Terapkan computational thinking, siswa SD Tumbuh Yogyakarta lebih mudah dan cepat memahami materi yang dipelajari
Tahun ajaran baru tiba. Meski masih dalam situasi pandemi, banyak cara yang coba diterapkan guru agar proses belajar mengajar lebih menyenangkan. Tak sekedar menyenangkan tentu saja tujuan lainnya adalah agar siswa lebih mudah dan cepat memahami materi yang dipelajari.
Hal ini dilakukan oleh Dian Kurniawan, guru informatika kelahiran Bantul 38 tahun lalu. Berawal dari kerjasama yang dilakukan SD Tumbuh untuk berpartisipasi dalam program yang dilaksanakan oleh Bebras Indonesia, organisasi edukasi nirlaba yang aktif memperkenalkan computational thinking. Berpikir komputasional adalah metode menyelesaikan persoalan dengan menerapkan teknik ilmu komputer (informatika).
Google.org pada bulan Februari 2020 lalu telah mengumumkan bantuan sebesar 1 juta USD bagi Bebras Indonesia untuk membantu pelaksanaan pelatihan keahlian berpikir komputasional bagi 22.000 guru di 22 kota kecil dan besar melalui program Gerakan PANDAI (Pengajar untuk Era Digital Indonesia).
“Computational thinking sangat penting diterapkan karena sangat membantu guru dalam menyampaikan materi pembelajaran karena banyak teknik dan model pembelajaran yang bisa diterapkan, dan juga sangat membantu siswa dalam memahami materi yg diberikan serta dapat membantu siswa menyelesaikan/menjawab pertanyaan dengan benar” ungkap Dian.
Dian yang sudah bergabung dengan program yang dijalankan Bebras Indonesia sejak 2017 bercerita bahwa beragam aktivitas ia lakukan untuk menerapkan computational thinking diantaranya adalah melalui kegiatan role play (permainan) sesuai dengan topik mata pelajaran yang sedang dipelajari, kegiatan praktik menggunakan komputer atau tablet di lab komputer, serta penyampaian materi dan tugas menggunakan lembar kerja, video maupun presentasi.

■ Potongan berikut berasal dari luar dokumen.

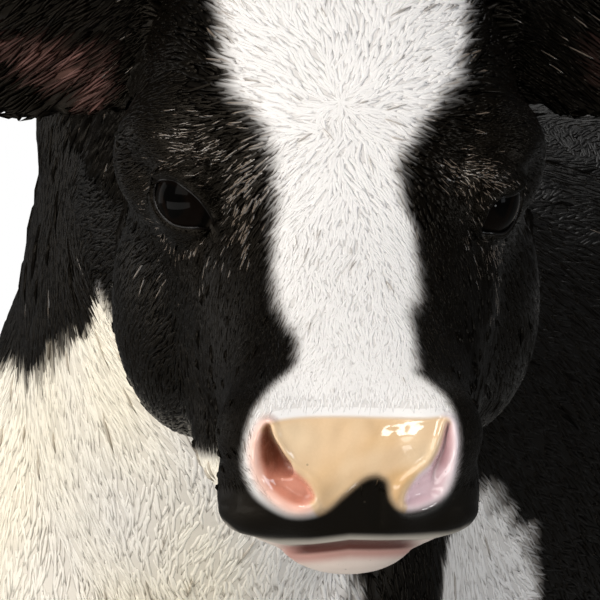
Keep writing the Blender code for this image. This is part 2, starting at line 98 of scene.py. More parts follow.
def middle_of(node):
    low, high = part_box(node)
    return (np.array(low) + np.array(high)) / 2


EYES = {1: middle_of("eye_left"), -1: middle_of("eye_right")}
POLL = (EYES[1] + EYES[-1]) / 2 - LEFT * EYE_SHIFT - ALONG * EYE_STATION - OUT * EYE_RISE
BROW = POLL + ALONG * 0.112 - OUT * 0.022  # midway between the eyes
BODY = BROW - np.array([0.183, -0.500, 0.780])  # the body's own middle line on the floor

FACE_TURN, FACE_TILT = math.radians(25.0), math.radians(7.0)
FACE_RIGHT = np.array([math.cos(FACE_TURN), math.sin(FACE_TURN), 0.0])
FACE_BACK = bearing(FACE_TURN, FACE_TILT)
FACE_UP = np.cross(FACE_BACK, FACE_RIGHT)


def on_head(side, station, rise):
    """A point given from the poll: to the left, down the face and out of the face."""
    return POLL + LEFT * side + ALONG * station + OUT * rise


print("poll", POLL.round(4), "body middle line", BODY.round(4))

# %% [markdown]
# ## Camera
# A long lens close to the level of the eyes keeps the face flat and fills the frame with it,
# while the neck, the ears and the chest run out of view.


# %% Camera
VIEW_DISTANCE, VIEW_SHIFT, VIEW_DROP = 1.5, 0.01508, 0.037323  # from the middle of the brow


def placed(name, data):
    """An object of some data, put in the scene."""
    made = bpy.data.objects.new(name, data)
    scene.collection.objects.link(made)
    return made


def make_camera():
    camera = bpy.data.cameras.new("view")
    camera.lens, camera.sensor_width = 238.73, 36.0
    camera.clip_start, camera.clip_end = 0.05, 100.0
    holder = placed("view", camera)
    place = BROW + FACE_BACK * VIEW_DISTANCE - FACE_RIGHT * VIEW_SHIFT - FACE_UP * VIEW_DROP
    axes = Matrix([FACE_RIGHT, FACE_UP, FACE_BACK]).transposed()
    holder.matrix_world = Matrix.Translation(Vector(place)) @ axes.to_4x4()
    scene.camera = holder
    return holder


camera = make_camera()
print("camera", camera.location[:])

# %% [markdown]
# ## Light and floor
# A studio sweep: a pale floor that brightens into a white surround. Cycles can tell a ray that
# comes from the camera from one that lights the piece, so the surround is seen as pure white and
# yet casts little light of its own. The lamps below do the lighting.


# %% Nodes in few words
def node(tree, kind, values=None, **settings):
    """A new shader or geometry node, with its settings and the values of its inputs."""
    made = tree.nodes.new(kind)
    for name, value in settings.items():
        setattr(made, name, value)
    for key, value in (values or {}).items():
        made.inputs[key].default_value = value
    return made


def link(tree, source, target):
    tree.links.new(source, target)


def linear(red, green, blue):
    """A paint colour given as 0 to 255, as the renderer wants it."""
    values = []
    for channel in (red, green, blue):
        c = channel / 255
        values.append(c / 12.92 if c <= 0.04045 else ((c + 0.055) / 1.055) ** 2.4)
    return values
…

Dian Kurniawan (tengah) mendampingi kedua siswanya mengikuti lomba Tantangan Bebras kategori siaga 2019 lalu
Melalui Tantangan Bebras, Dian juga berkesempatan untuk melatih siswa untuk berkompetisi dengan sekolah lain di Indonesia dalam bidang ilmu pengetahuan dan teknologi. Jika dibandingkan sebelum pandemi, Dian bercerita bahwa tentu saja ada perubahan yang berbeda yang perlu ia lakukan.
“Hal yang berbeda jika dibandingkan sebelum pandemi adalah metode latihan dan persiapan siswa sebelum pelaksanaan lomba Tantangan Bebras dari yang sebelumnya tatap muka menjadi online serta frekuensi latihan bersama guru menjadi lebih sedikit. Selain itu tantangan lain yang dihadapi adalah memberikan penjelasan/solusi kepada siswa apabila menemukan model soal latihan yang kesulitannya terlalu tinggi (tidak sesuai level SD).” ucap Dian.
“Jika ditanya bagaimana pendapat siswa saat computational thinking ini diterapkan banyak siswa saya bilang jika belajar menjadi lebih menyenangkan, menjadi lebih seru serta tidak membosankan” pungkasnya.